Jay Chen v. Michelle Steel: The Mud Packed Race for District 45
Photo obtained from laist.com
With the 2020 census reporting a marginally smaller California population, the state has subsequently lost a district. This shift from California’s formerly 53 districts to a mere 52 has caused major redistricting all across the state. In fact, the cities of Artesia and Cerritos, formerly part of representative Linda Sanchez’s predominantly Latino 38th district, have felt the rippling effects of this change firsthand.
Now a part of the newly redrawn 45th district, which contains the predominantly Asian cities of Artesia, Cerritos, Buena Park, Garden Grove, Westminster, and La Palma in addition to portions of Huntington Beach, Hawaiian Gardens, Anaheim, and Los Alamitos, citizens of the two sister cities have been thrust into the fierce battle between its two main candidates for the house seat; Republican incumbent Michelle Steel and Democrat Jay Chen. Congresswoman Steel, representative for district 48 prior to 2020 census redistricting, has become something of a trailblazer in recent years. Not only is she one of the nation’s first Korean American women in congress, but she has done groundbreaking work for her district, which is predominantly composed of Asian Americans and Pacific Islanders, a group that far too often goes underrepresented.
As midterm elections draw near, however, Steel has come under fire for her use of her influence over her local community to spread propaganda and misinformation about her opponent, Jay Chen. Throughout the race, “China’s Choice” and “Communist” have become synonymous with Chen’s name to many of her voters, all thanks to her ads, which have spared no expense in portraying Chen as nothing short of a figure similar to tyrants such as Mao Ze Dong. Although buzzwords like "communist" may be frightening to the district's largely Vietnamese population, many of whom came to America fearing the communist threat, this could not be further from the truth.
To Chen, an American born son of Taiwanese immigrants, veteran, and Harvard alumni, these accusations have taken a significant toll on his already tough campaign. And despite the growing prevalence of liberalism within the ddistrict'sAsian communities, the generational divide between conservatism and progressivism has made it paramount that Chen find some way to appease older voters, many of whom appreciate Steel’s more conservative stances and fear his apparently “communist” ideas.

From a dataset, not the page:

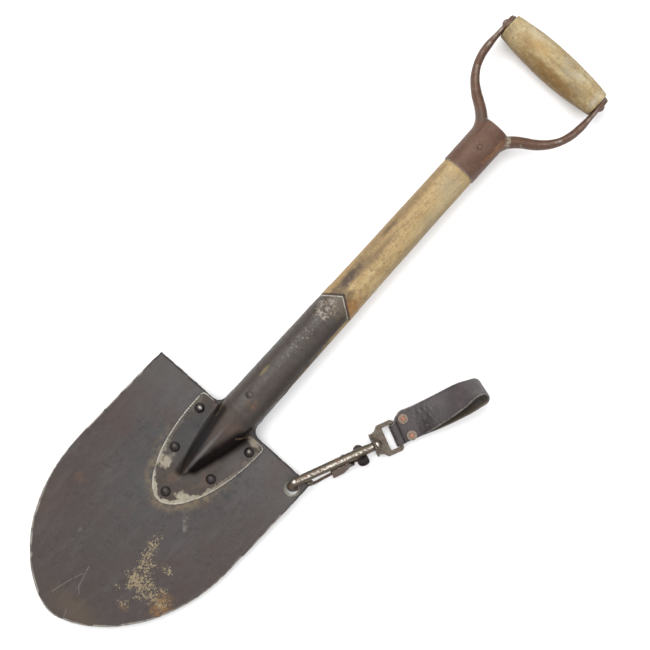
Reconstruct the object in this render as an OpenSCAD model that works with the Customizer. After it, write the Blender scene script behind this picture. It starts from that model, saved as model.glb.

Thus, this begs the question, should candidates utilize mudslinging and misinformation to secure their seats? Despite the fact mudslinging has been a mainstay of political history since the days when John Adams’ opponents accused him of being a transvestite to discredit him, it doesn’t necessarily make it ok. As participating citizens in a democracy, shouldn’t we look for integrity and cooperation within our candidates rather than bickering and gossip? Political positions by design should be awarded to candidates based on merit, not whoever can discredit their opponent more effectively. In my opinion, by allowing politicians to act in a manner more akin to middle school students, we only contribute to the toxic political climate and partisan divide, which continue to breed division and inaction within our government.